China is not only potentially the largest healthcare market in the world, but it is also making strides in growing its domestic and export pharmaceutical manufacturing, a major emphasis of China’s “Twelfth Five-Year Plan” ending in 2015. The 13th plan continues funding these improvements with an emphasis on biopharmaceuticals and foreign investment.
China is a major API and intermediate manufacturer for the global drug industry, and it heavily influences other Asia-Pacific (APAC) manufacturing markets. Much of the investment has also been in upgrading the GMP level of facilities. Recent regulatory changes inside China, including allowing drugs to be approved with contract manufacturing, will significantly affect the global pharma supply (EMOR June 2018). Despite some recent setbacks and scandals, there is increasing interest in investing in the Chinese pharmaceutical market (EMOR September 2018).
Chinese pharmaceutical manufacturing is concentrated in two geographic regions: Eastern China and Southern China. The Eastern region is more developed and concentrates more on small molecule API manufacture, while the Southern region is more involved in biologics. Because of the size of the Eastern region and the number of facilities present there, this article focuses on a subset of provinces in Eastern China: the provinces south of the Yangtze River, which has traditionally been used as a geographic demarcation in China. This subset within Eastern China comprises Shanghai, Zhejiang, Fujian, Anhui, and Jiangxi (see Figure 1). We chose to focus on this selection first because Shanghai is China’s largest city and financial hub. An analysis of the other regions of China will be featured in future EMOR issues.

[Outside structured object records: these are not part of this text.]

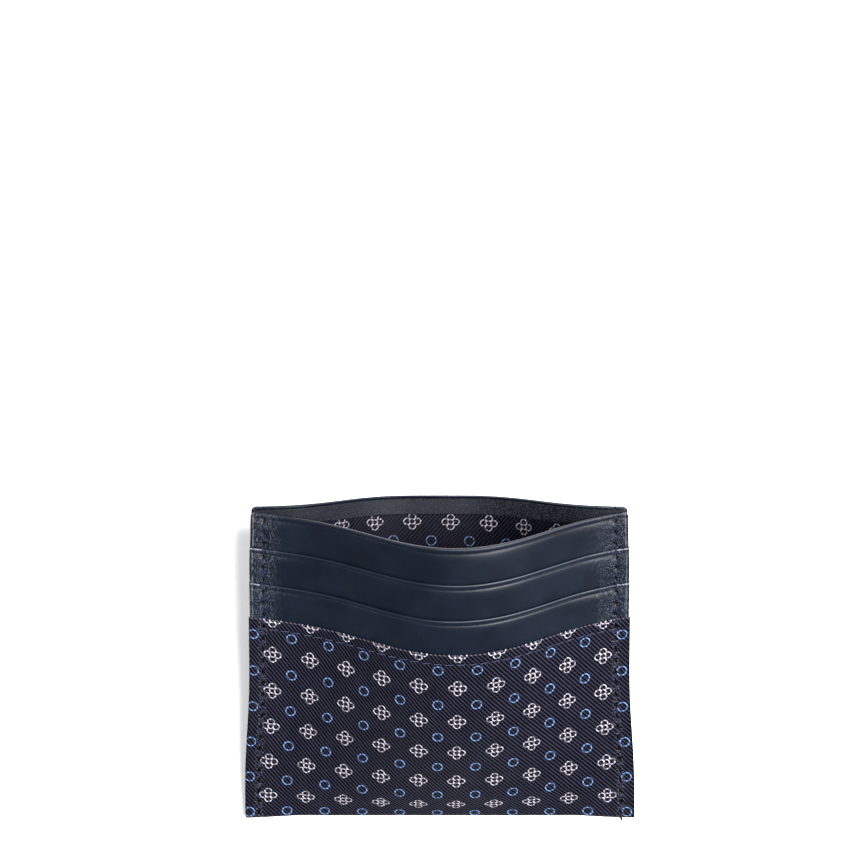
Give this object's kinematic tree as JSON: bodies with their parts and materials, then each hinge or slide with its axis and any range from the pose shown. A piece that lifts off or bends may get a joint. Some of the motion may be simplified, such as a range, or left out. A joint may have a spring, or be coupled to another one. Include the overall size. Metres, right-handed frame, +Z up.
{
  "type": "card holder",
  "caption": "Flat card holder in patterned silk and leather with stepped card slots on both faces and an open centre pocket, lying on its back.",
  "frame": {"origin": "centre of the holder's footprint on the table it lies on, under its back face", "axes": "+X across the holder towards its right side seam seen from the front, +Y from the bottom fold to the mouth, +Z up through the thickness, from the back face to the front face"},
  "size_m": [0.1, 0.0836, 0.0327],
  "materials": {
    "outer_silk": "woven silk twill, near-black navy with small cream flowers and light blue rings",
    "lining_silk": "the same silk twill turned over on the inside of the pocket",
    "leather": "smooth matte navy calf leather",
    "facing_leather": "navy leather with a fine pressed grain",
    "slot_cloth": "thin plain black cloth",
    "board": "plain grey stiffening board",
    "thread": "navy polyester thread"
  },
  "bodies": {
    "root": {"outer_silk": "outer_silk", "silk_interlining": "slot_cloth", "pocket_lining": "lining_silk", "front_top_tier": "leather", "front_middle_tier": "leather", "front_lower_tier": "leather", "front_middle_slot_lining": "slot_cloth", "front_lower_slot_lining": "slot_cloth", "front_stiffener": "board", "front_facing": "facing_leather", "back_top_tier": "leather", "back_middle_tier": "leather", "back_lower_tier": "leather", "back_middle_slot_lining": "slot_cloth", "back_lower_slot_lining": "slot_cloth", "back_stiffener": "board", "back_facing": "facing_leather", "left_seam_thread": "thread", "right_seam_thread": "thread", "front_hem_thread": "thread", "back_hem_thread": "thread"}
  },
  "joints": []
}
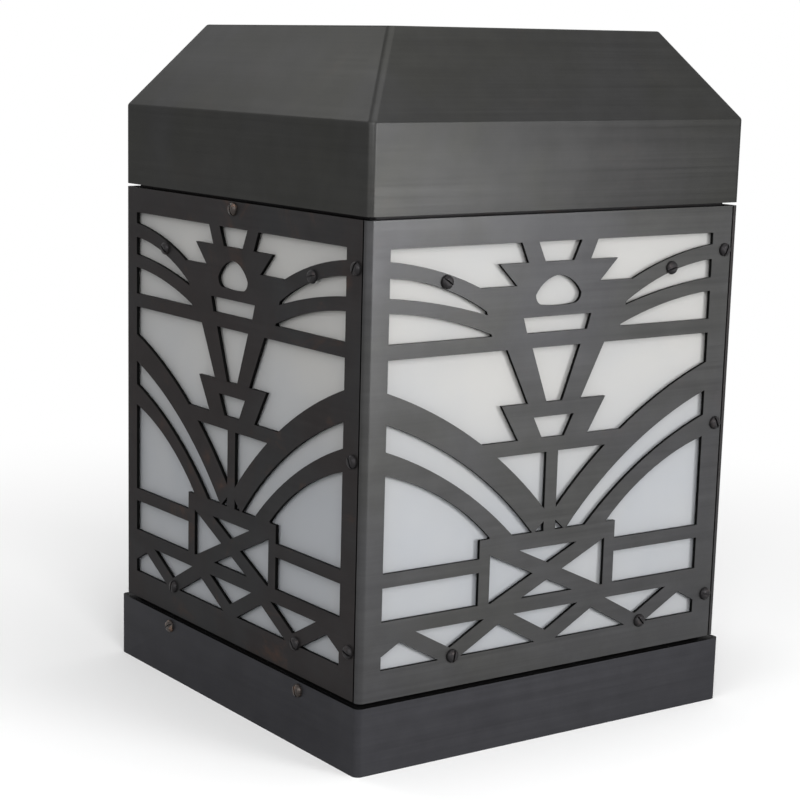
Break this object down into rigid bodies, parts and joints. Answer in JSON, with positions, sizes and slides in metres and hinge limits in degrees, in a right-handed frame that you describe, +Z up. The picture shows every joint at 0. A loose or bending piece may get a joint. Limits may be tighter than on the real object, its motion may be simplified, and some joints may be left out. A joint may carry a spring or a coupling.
{
  "type": "deck post cap light",
  "caption": "Square lantern that caps a timber deck post: fretwork metal panels over opal sheets, a skirted base and a hipped lid that lifts off to reach the bulb.",
  "frame": {"origin": "middle of the base skirt's bottom edge", "axes": "+Z up, -Y the front, -X the left side, which has base screws"},
  "size_m": [0.2008, 0.1974, 0.2934],
  "materials": {
    "patina_sheet": "dark brushed patina",
    "bronze_screws": "dark bronze, worn on the edges",
    "opal_sheet": "frosted opal acrylic",
    "zinc_hardware": "zinc plated",
    "porcelain": "glazed white",
    "bright_brass": "plain drawn brass",
    "nickel_cap": "satin",
    "black_insulator": "gloss",
    "lamp_plastic": "smooth white",
    "lamp_globe": "frosted white",
    "board": "white coated",
    "rubber_grommet": "matt black",
    "block_plastic": "moulded nylon",
    "lead_black": "PVC",
    "lead_white": "PVC",
    "lead_green": "PVC"
  },
  "bodies": {
    "lantern": {"back_lens": "opal_sheet", "back_panel": "patina_sheet", "base_screws": "bronze_screws", "base_skirt": "patina_sheet", "block_screws": "zinc_hardware", "bottom_ring": "patina_sheet", "bracket_screws": "zinc_hardware", "centre_contact": "bright_brass", "clamp_screws": "zinc_hardware", "corner_angle_back_right": "patina_sheet", "corner_angle_front_left": "patina_sheet", "corner_angle_left_back": "patina_sheet", "corner_angle_right_front": "patina_sheet", "corner_screws": "bronze_screws", "earth_lead": "lead_green", "earth_screw": "bright_brass", "earth_terminal": "bright_brass", "floor_pan": "patina_sheet", "foot_nuts": "zinc_hardware", "foot_screws": "zinc_hardware", "front_lens": "opal_sheet", "front_panel": "patina_sheet", "holder_screws": "zinc_hardware", "lamp_bracket": "zinc_hardware", "lamp_holder": "porcelain", "left_lens": "opal_sheet", "left_panel": "patina_sheet", "lens_nuts": "zinc_hardware", "lens_screws": "bronze_screws", "lens_spacers": "zinc_hardware", "lens_washers": "zinc_hardware", "lid_nuts": "zinc_hardware", "lid_screws": "bronze_screws", "lid_spacers": "zinc_hardware", "live_lead": "lead_black", "neutral_lead": "lead_white", "post_plate": "patina_sheet", "right_lens": "opal_sheet", "right_panel": "patina_sheet", "screw_shell": "bright_brass", "terminal_block": "block_plastic", "top_ring": "patina_sheet", "top_ring_screws": "zinc_hardware", "wire_grommet": "rubber_grommet"},
    "lid": {"lid_shell": "patina_sheet", "lid_collar": "patina_sheet"},
    "bulb": {"bulb_contact": "bright_brass", "bulb_insulator": "black_insulator", "bulb_cap": "nickel_cap", "bulb_housing": "lamp_plastic", "light_board": "board", "bulb_globe": "lamp_globe"}
  },
  "joints": [
    {"name": "lid_lift", "type": "slide", "parent": "lantern", "child": "lid", "axis": [0, 0, 1], "range_m": [0, 0.08]},
    {"name": "bulb_unscrew", "type": "slide", "parent": "lantern", "child": "bulb", "axis": [0, 0, 1], "range_m": [0, 0.028]}
  ]
}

Shanghai is China’s largest city and a setting for world class R&D, with companies such as Roche (Basel, Switzerland) announcing major R&D investments. However, in terms of the pharmaceutical manufacturing industry, Zhejiang is the Chinese province with the most pharmaceutical facilities that export to the US and EU.
Shanghai has a heavy international public pharmaceutical presence, with manufacturing facilities for international companies such as Abbott (Illinois, US), Bristol-Myers Squibb (BMS) (New York, US), and Roche (Basel, Switzerland); Japanese companies such as Ajinomoto (Tokyo, Japan) and Kyowa Hakko Kirin (Tokyo, Japan); and international contractor manufacturers such as BASF (Germany), Catalent (New Jersey, USA), GE (Chicago, Illinois, US), ICON (Dublin, Ireland), and Boehringer Ingelheim BioXcellence (Germany). It also hosts the headquarters of WuXi (Shanghai, China). Many of these facilities, such as those belonging to BioXcellence and Catalent, are exactly the sort of biopharma facilities—built with outside investment—that the 13th plan is looking for.
Zhejiang is the province immediately south of Shanghai along the coast, and has long held a reputation for having an entrepreneurial spirit. Interestingly, the capital of Zhejiang, Hangzhou, is not the city with the most facilities in the province, although it does house Sanofi (Paris, France), GlaxoSmithKline (Brentford, UK), Merck (New Jersey, US), and Teva’s (Israel) facilities. The location in Zhejiang with the most facilities that can export to the EU and US is Taizhou, which has 22 facilities. Most of these facilities are owned by domestic Chinese pharmaceutical companies, however there is also a Hovione (New Jersey, US) facility.
The majority of facilities (87%) only have one facility in the region surveyed. This highlights the large M&A potential of the Chinese industry as the value of the market increases.
As Figure 4 shows, only 42 facilities in the region surveyed are both FDA- and EMA-approved. There is a large number of facilities that have only FDA or EMA approval, despite regulatory standards between the two agencies being similar. In October 2017, the FDA recognised that eight European drug regulators are capable of conducting inspections of manufacturing facilities that meet FDA requirements under Mutual Recognition Agreements (B/POR, November 2017). In 2018, Mutual Recognition Agreements were extended to authorities in six additional EU countries.
The dependence of this Chinese region on the US market is a potential danger to these companies. The US has issued retaliatory tariffs as a result of the confrontation over US steel and aluminum tariffs issued in February 2018 and Chinese counter-tariffs from April of this year. The US tariff list includes 12 small molecule APIs. These tariffs started on September 24, 2018, and were initially set at 10%. At the G10 conference earlier this month, the US and China agreed to a temporary truce in the trade war. As part of this truce, the US will not increase tariffs on a list of items, which includes pharmaceutical APIs, to 25% until March 2019.